Portal Kudus - Bulan ketiga dari tahun Hijriah menjadi momentum penting bagi umat Islam. Di bulan Rabiul awal manusia terbaik dilahirkan di muka bumi. Seluruh semesta alam menyambut bahagia.
Tepat pada 12 bulan Rabiul awal Nabi Muhammad SAW lahir di Makkah. Tahun lahirnya dikenali dengan tahun gajah atau ababil. Lantaran bertepatan tanggal lahirnya terjadi peristiwa perobohan ka'bah oleh Raja Abrahah bersama pasukan gajah.
Peristiwa tersebut juga terdapat dalam Al-quran surat Al Fiil. Allah mengirimkan burung-burung ababil dan membawa batu panas dari surga. Maka tentara Abrahah berbondong-bondong lari.
Di masa kelahiran Rasulullah saja, tanda kenabian sudah terlihat. Perjuangan dakwah dan kiprah dalam memperjuangkan agama tauhid tidaklah mudah. Menjadi umatnya adalah suatu kebahagiaan dan diakuinya adalah cita-cita semuanya.
Lalu, darimana sejarah Maulid Nabi Muhammad SAW diadakan? Siapa yang pertama kali memperkenalkan dan bagaimana perayaan pertama kali dilakukan? Simak penjelasan yang berikut ini:
Dilihat dari etimologi, istilah “Maulid” berasal dari bahasa Arab –Walada Yalidu
Wiladan– yang berarti kelahiran.
Kata ini biasanya disandingkan atau
dikaitkan dengan Nabi Muhammad saw.
Perayaan Maulid Nabi merupakan tradisi yang berkembang di masyarakat Islam beberapa waktu setelah Nabi Muhammad wafat.
Peringatan tersebut bagi umat muslim adalah penghormatan dan pengingat kebesaran dan keteladanan Nabi Muhammad dengan
berbagai bentuk kegiatan budaya, ritual dan keagamaan.
Menurut sejarah ada dua pendapat yang menengarai awal munculnya
tradisi Maulid.
Pertama, tradisi Maulid pertama kali diadakan oleh khalifah Mu’iz li Dinillah, salah seorang khalifah dinasti Fathimiyyah di Mesir yang
hidup pada tahun341Hijriyah.
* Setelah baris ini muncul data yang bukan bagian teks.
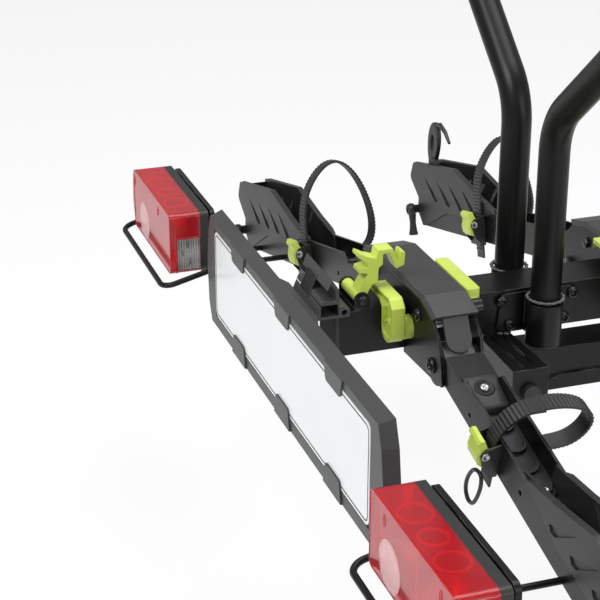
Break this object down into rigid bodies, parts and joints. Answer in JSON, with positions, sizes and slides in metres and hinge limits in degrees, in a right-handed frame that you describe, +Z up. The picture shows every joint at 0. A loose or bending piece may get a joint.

Kemudian, perayaan Maulid dilarang oleh Al-
Afdhal bin Amir al-Juyusy dan kembali marak pada masa Amir li Ahkamillah
tahun 524 H. Pendapat ini juga dikemukakan oleh Al-Sakhawi (wafat 902 H).
Kedua, Maulid diadakan oleh khalifah Mudhaffar Abu Said pada tahun
630 H yang mengadakan acara Maulid besar-besaran. Saat itu, Mudhaffar
sedang berpikir tentang cara bagaimana negerinya bisa selamat dari
kekejaman Temujin yang dikenal dengan nama Jengiz Khan (1167-1227
M.) dari Mongol. Jengiz Khan, seorang raja Mongol yang naik tahta ketika
berusia 13 tahun dan mampu mengadakan konfederasi tokoh-tokoh agama,
berambisi menguasai dunia. Untuk menghadapi ancaman Jengiz Khan
itu Mudhaffar mengadakan acara Maulid. Tidak tanggung-tanggung, dia
mengadakan acara Maulid selama 7 hari 7 malam. Dalam acara Maulid
itu ada 5.000 ekor kambing, 10.000 ekor ayam, 100.000 keju dan 30.000
piring makanan. Acara ini menghabiskan 300.000 dinar uang emas.
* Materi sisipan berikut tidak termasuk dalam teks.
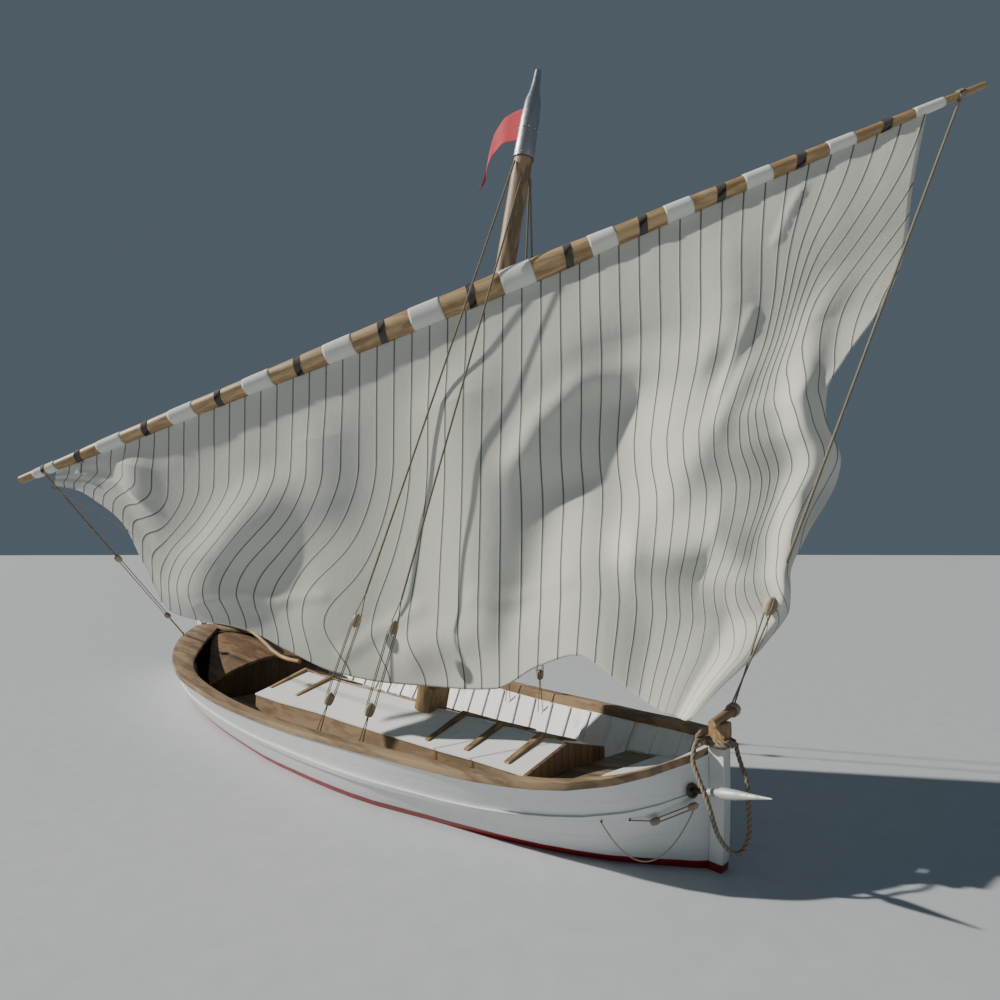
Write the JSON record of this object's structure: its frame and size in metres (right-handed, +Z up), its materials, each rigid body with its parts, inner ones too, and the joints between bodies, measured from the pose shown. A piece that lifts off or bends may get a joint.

Kemudian, dalam acara itu Mudhaffar mengundang para orator untuk
menghidupkan nadi heroisme Muslimin. Hasilnya, semangat heroisme
Muslimin saat itu dapat dikobarkan dan siap menjadi benteng kokoh Islam.
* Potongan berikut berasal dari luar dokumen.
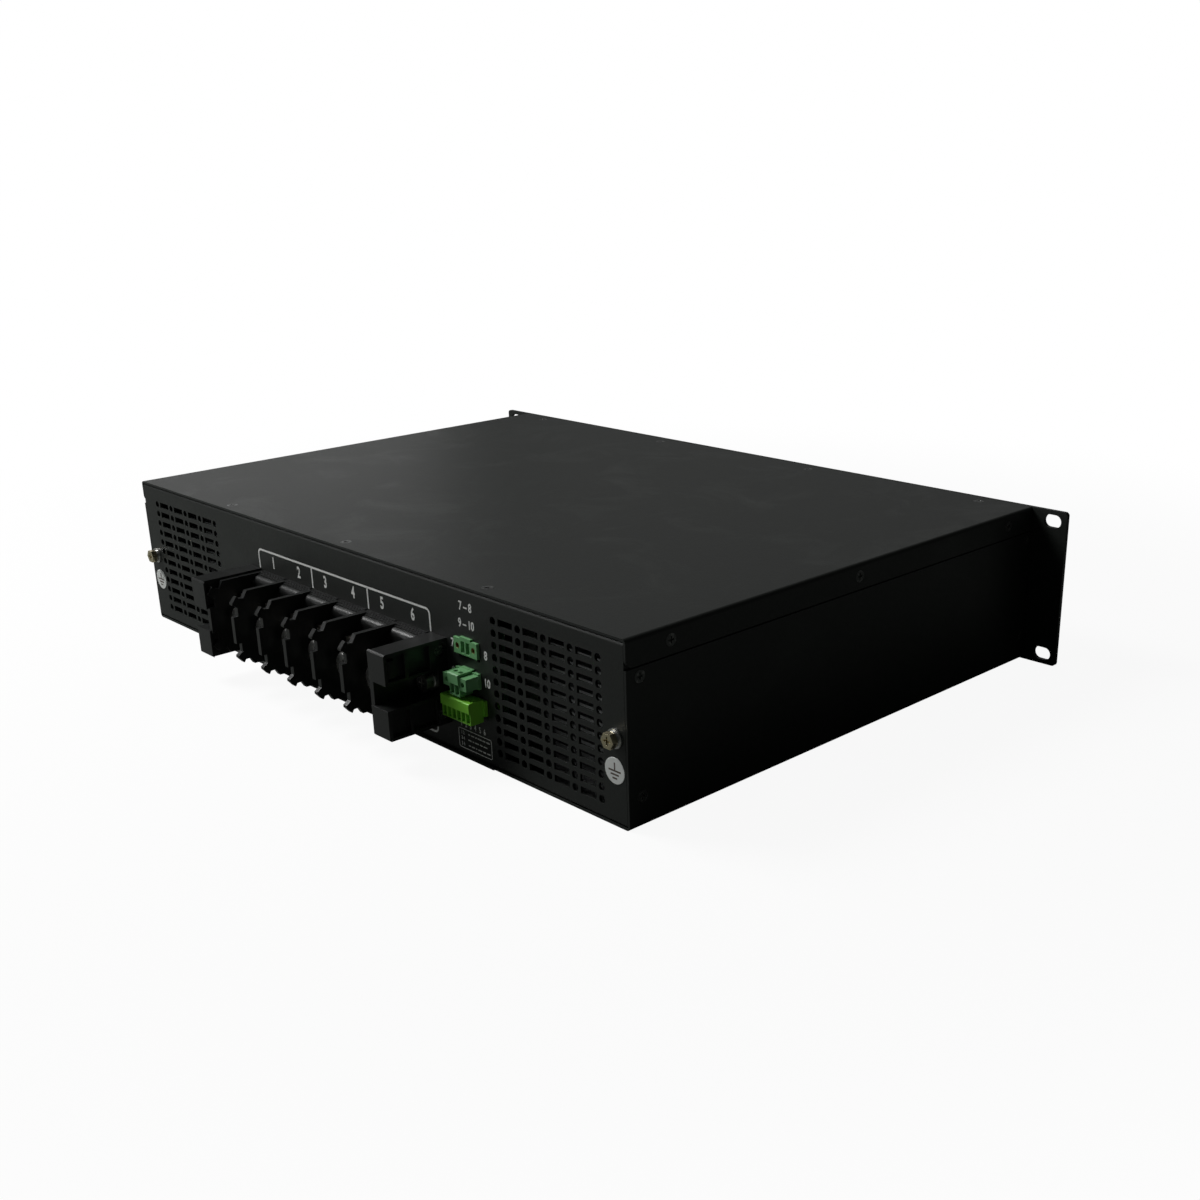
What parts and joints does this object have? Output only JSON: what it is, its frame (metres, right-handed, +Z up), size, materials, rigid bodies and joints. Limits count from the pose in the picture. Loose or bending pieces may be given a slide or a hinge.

Sehingga bisa dikenal bahwa perayaan Maulid Nabi Muhammad SAW sudah ada, meskipun setelah Rasulullah wafat. Banyak pihak yang masih pro dan kontra bahwa perayaan Maulid merupakan bid'ah.
Namun, sebagian ada yang mengatakan tidak bid'ah karena perayaan umat islam berupa Maulid tidak termasuk ritual keagamaan hanya sebagai tradisi budaya lokal masyarakat.
Salah satu yang melanjutkan tradisi Islam perayaan Maulid Nabi Muhammad SAW adalah Indonesia. Buktinya saat awal masuk bulan Rabiul Awal pembacaan sholawat di surau dan masjid kembali semarak.